The image for Day 284 of the VM_365 project shows archaeological excavations in progress in 1999, at the site of St Stephen’s College, at North Foreland, Broadstairs. The view in this picture faces north west toward the mouth of the Thames Estuary, although the sea is hidden behind the range of trees at the top of the picture.
The St Stephen’s College dig site is located just to the east of the cropmark group at North Foreland that was shown in yesterday’s image for VM_365 Day 283. One of the ditches that shows in the cropmark extended into the site.
The wide range of features found on the site are all represented in the picture. On the top, right hand side is the ring ditch of one of three Bronze Age round barrows excavated on the site. This barrow contained three burials, a large rectangular central grave cut and a second, smaller, oval grave cut on the northern side of the Barrow. A second burial had been inserted in the upper fill of that grave. The circuit of the barrow ditch had been recut in the Iron Age, possibly to form a hut platform.

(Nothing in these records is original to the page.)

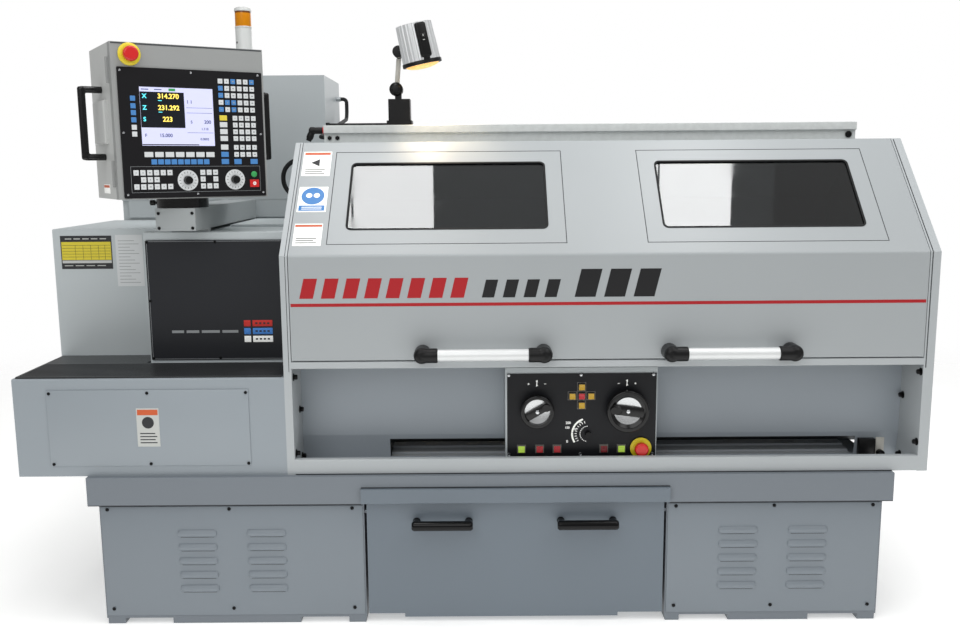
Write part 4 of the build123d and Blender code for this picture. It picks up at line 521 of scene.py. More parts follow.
def spread(name: str, model: Piece, places: Iterable[Matrix]) -> Piece:
    """Copies one model to many places and joins the copies; the model itself goes.

    Args:
        name: The name of the result.
        model: The piece that repeats.
        places: Where each copy goes.

    Returns:
        The joined piece.
    """
    copies = [copy_of(model, f"{name}_part", place) for place in places]
    bpy.data.objects.remove(model)
    return joined(name, copies)


def moulded(name: str, parts: Sequence[Piece], voxel: float = 2.0, rounds: int = 5) -> Piece:
    """Melts overlapping pieces into one body with soft inner corners, as a moulding has.

    Args:
        name: The name of the result.
        parts: The closed pieces that overlap.
        voxel: The fineness of the new skin.
        rounds: How often it is smoothed.

    Returns:
        The moulded body.
    """
    body = joined(name, parts)
    pick(body)
    melt = body.modifiers.new("melt", "REMESH")
    melt.mode = "VOXEL"
    melt.voxel_size = voxel * MM
    bpy.ops.object.modifier_apply(modifier=melt.name)
    ease = body.modifiers.new("ease", "SMOOTH")
    ease.factor = 0.5
    ease.iterations = rounds
    bpy.ops.object.modifier_apply(modifier=ease.name)
    bpy.ops.object.shade_smooth()
    return body


def rounded_ring(name: str, wide: float, tall: float, corner: float, border: float, depth: float) -> Piece:
    """A flat ring with rounded corners, round the origin and standing on it along +Z.

    Args:
        name: Its name.
        wide: Its outer width.
        tall: Its outer height.
        corner: The outer corners' radius.
        border: How wide the ring's band is.
        depth: How high it stands.

    Returns:
        The ring.
    """
    bpy.ops.object.select_all(action="DESELECT")
    bpy.ops.mesh.primitive_plane_add(size=1)
    ring = bpy.context.object
    ring.name = name
    ring.scale = (wide * MM, tall * MM, 1)
    settle(ring)
    with editing(ring):
        bpy.context.tool_settings.mesh_select_mode = (True, False, False)
        bpy.ops.mesh.select_all(action="SELECT")
        bpy.ops.mesh.bevel(offset=corner * MM, segments=6, affect="VERTICES")
        bpy.context.tool_settings.mesh_select_mode = (False, False, True)
        bpy.ops.mesh.select_all(action="SELECT")
        bpy.ops.mesh.inset(thickness=border * MM, depth=0)
        bpy.ops.mesh.delete(type="FACE")
        bpy.ops.mesh.select_all(action="SELECT")
        bpy.ops.mesh.extrude_region_move(TRANSFORM_OT_translate={"value": (0, 0, depth * MM)})
        bpy.ops.mesh.select_all(action="SELECT")
        bpy.ops.mesh.normals_make_consistent(inside=False)
    return ring


def paint(obj: Piece, finish: AnyFinish) -> Piece:
    """Gives a piece one finish all over.

    Args:
        obj: The piece.
        finish: Its surface.

    Returns:
        The same piece.
    """
    obj.data.materials.clear()
    obj.data.materials.append(finish.material())
    return obj


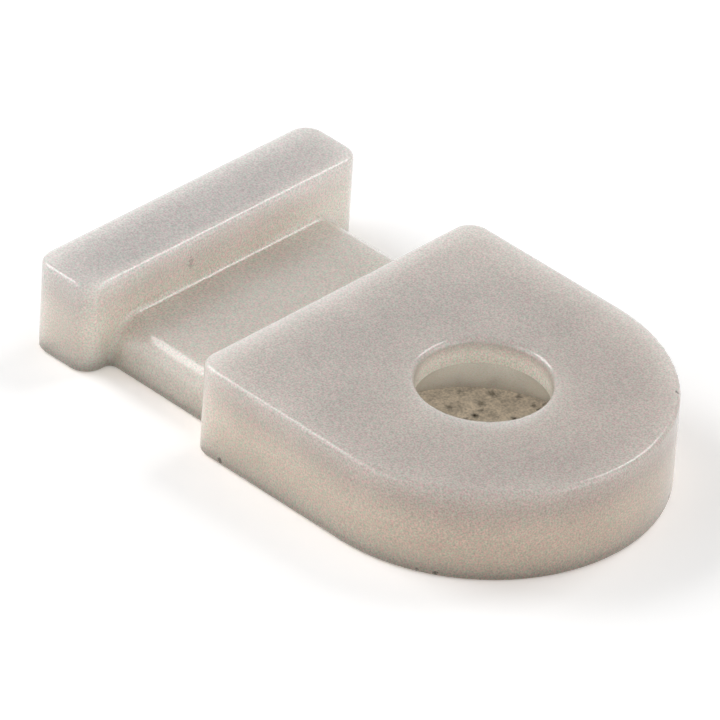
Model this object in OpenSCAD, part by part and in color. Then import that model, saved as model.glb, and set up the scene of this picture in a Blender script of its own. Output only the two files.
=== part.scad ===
// Screw-on cable tie mount, moulded in one piece from natural nylon.
//
// A D-shaped pad with a countersunk screw hole and a cross bar at the other end are
// joined by a narrower, thinner neck.  The upper faces of pad and bar are level and seat
// on the panel.  The tie lies in the channel between them, turns round the neck's rounded
// long edges, and comes back past the neck's recessed sides.
//
// Frame: +X from the bar to the round end, +Z up, the origin in the middle of the
// overall length on the flat outer face.

/* [Pad] */
// Width across the pad, whose round end is half this wide in radius
pad_w = 12.7; // [11.5:0.1:16]
// Overall height, from the flat outer face to the seating face
mount_h = 3.4; // [3.1:0.1:6]
// Material left between the countersink's mouth and the tie channel
sink_wall = 2.4; // [1:0.1:6]
// Radius of the pad's two square corners, seen from above
pad_corner_r = 0.75; // [0.5:0.05:1]

/* [Screw] */
// Thread diameter of the screw
screw_d = 4.2; // [3.5:0.1:4.8]
// Total clearance of the screw in its hole
screw_play = 0.3; // [0.1:0.05:0.6]
// Diameter of the flat screw head
head_d = 8.4; // [7:0.1:9]
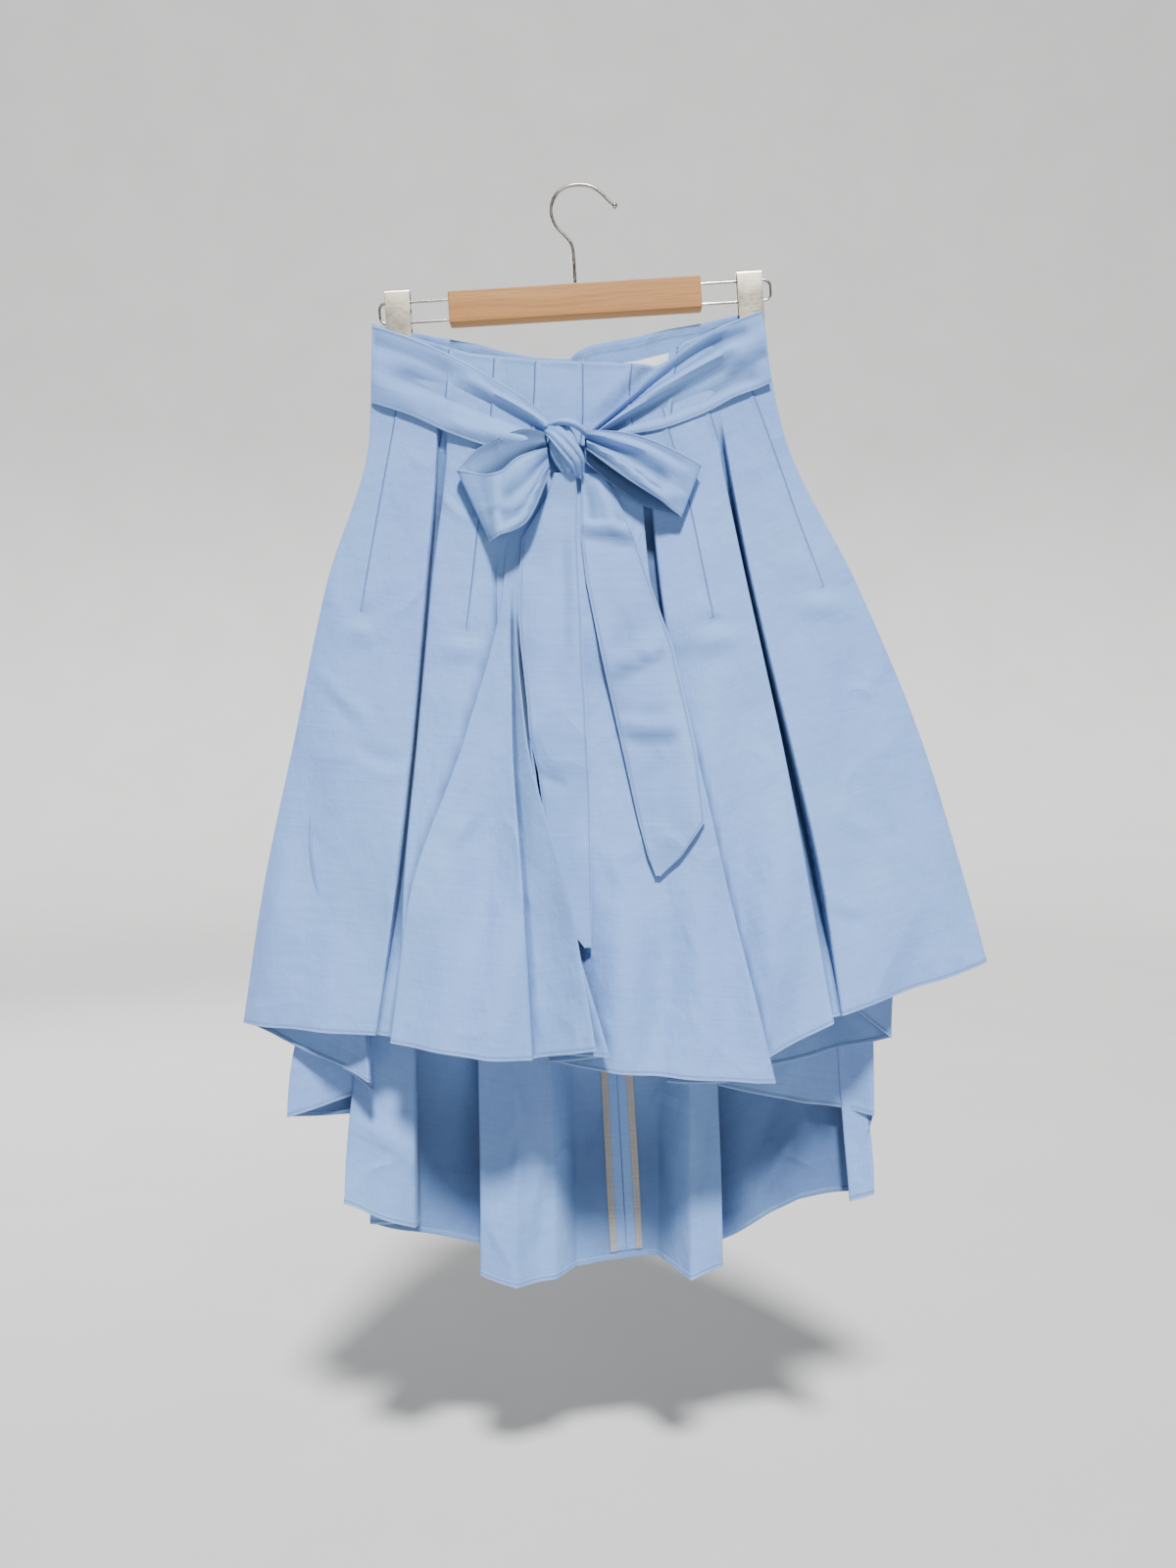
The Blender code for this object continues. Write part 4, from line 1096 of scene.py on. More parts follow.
# ---------------- the skirt
@dataclass
class Skirt:
    """Cloth of the skirt: one ring of folds at each height, sewn of a front and two backs."""

    finishes: Wardrobe
    wall: float = 0.62  # wall that shows, thinner than the frame's solid
    shut_spacing: float = 0.9  # half the distance between the lines of a shut fold
    levels: tuple[float, ...] = (-130.0, -215.0, -345.0, -475.0, -605.0)
    waist_z: float = -215.0
    flare_drop: float = 540.0
    hip_softness: float = 30.0
    waist_depth: float = 6.0
    front_depth: float = 72.0
    back_depth: float = 44.0
    top_narrowing: float = 335.0 / 354.0
    waist_left: float = -180.0
    rows: int = 112
    waist_rows: Path1 = (0.0, 0.0015, 0.004, 0.0065, 0.0078, 0.0091, 0.0105, 0.013)  # shares
    hem_rows: Path1 = (0.0, 0.5, 1.3, 2.1, 2.6, 3.1, 3.6, 4.2, 6.0)  # from the hem
    flute_columns: int = 6  # columns beyond the flutes' roots that are softened too
    off_backs: float = 1.8  # least distance of the front's pleats from the backs
    sheet_length: float = 600.0  # cloth from waist edge to hem that the rows count as
    turned_waist: float = 5.6  # width of the turned waist edge
    opens_at_once: tuple[float, float] = (0.65, 0.3)  # share of a fold's depth, front and back
    hem: float = 3.4  # width of the rolled hem
    hem_stitch: float = 2.6  # stitches above the hem's edge
    waist_stitch: float = 4.6
    front_edge: Path2 = ((-178, -121), (-140, -134), (-94, -148), (-38, -154), (23, -156), (61, -158),
                         (74, -153), (87, -138), (107, -131), (133, -121), (157, -110))
    back_left_edge: Path2 = ((-178, -121), (-141, -128), (-86, -137), (-69, -142), (-40, -148), (0, -149))
    back_right_edge: Path2 = ((-6, -144), (7, -137), (24, -134), (49, -130), (74, -124), (100, -120),
                              (134, -113), (157, -110))
    round_points: int = 4
    column_width: float = 4.7  # cloth between two columns at the hem
    columns_between: tuple[int, int] = (2, 30)  # fewest and most columns between two folds
    loosens_above: float = 35.0  # how far above its opening a fold starts to loosen
    loosens_over: float = 50.0  # drop over which it comes loose
    lap_shade: float = 0.7  # painted shade on the cloth right beside a lapped edge
    lap_depth: tuple[float, float] = (1.0, 2.5)  # depth where the painted shade beside a lap starts, and how much more makes it full
    pocket_depth: tuple[float, float] = (3.0, 14.0)  # depths in a pleat where its painted shade starts and where it is full
    pocket_reach: int = 6  # steps of 2 mm looked at on each side of a pleat
    valley_depth: tuple[float, float] = (2.0, 26.0)  # how far forward a crest stands where the painted valley shade starts to fade, and the rise that clears it
    valley_drop: tuple[float, float] = (420.0, 120.0)  # drop from the waist edge where the painted valley shade starts, and the drop over which it comes in full
    sheet: Array = field(init=False)
    levels_v: Array = field(init=False)
    starts: dict[str, int] = field(default_factory=dict)
    seams: list[int] = field(default_factory=list)
    edges: list[tuple[float, float]] = field(default_factory=list)
    edge_highlight: Array = field(init=False)
    front: Array = field(init=False)

    @property
    def from_waist(self) -> Array:
        """Cloth between the waist edge and each row, in millimetres."""
        return self.levels_v * self.sheet_length

    @property
    def from_hem(self) -> Array:
        """Cloth between each row and the hem, in millimetres."""
        return (1 - self.levels_v) * self.sheet_length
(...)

On the left side of the picture you can see the ditches of an enclosure, dating to the Middle Iron Age. An entrance causeway formed by a break in the ditch circuit can be seen at the front. Some of the ditches that branch to the top of the hill from the trackway that can be seen in the cropmarks on the hillside lead directly to the rectangular encloure. At least six structures built with four timber posts were enclosed within the rounded rectangular ditch, although these could be from a different phase of the settlement when the ditch was no longer visible.
The group of storage pits visible in the foreground, close to the entrance of the enclosure, were dug over a period of time spanning the Middle to Late Iron Age. One of the storage pits located in another part of the site, not shown in the image, was reused for a burial which featured in a sequence of VM_365 posts on Day 123, Day 43 and Day 113. Iron Age objects found in some of the pits excavated on the St. Stephen’s site including Bridle bits, a bone handle, loom weights and evidence for chalk plastered structures have also been posted as part of the VM_365 project.
The tiny figure present in the middle of the enclosure is the Trust’s first Director Dr Dave Perkins who led the excavations in 1999.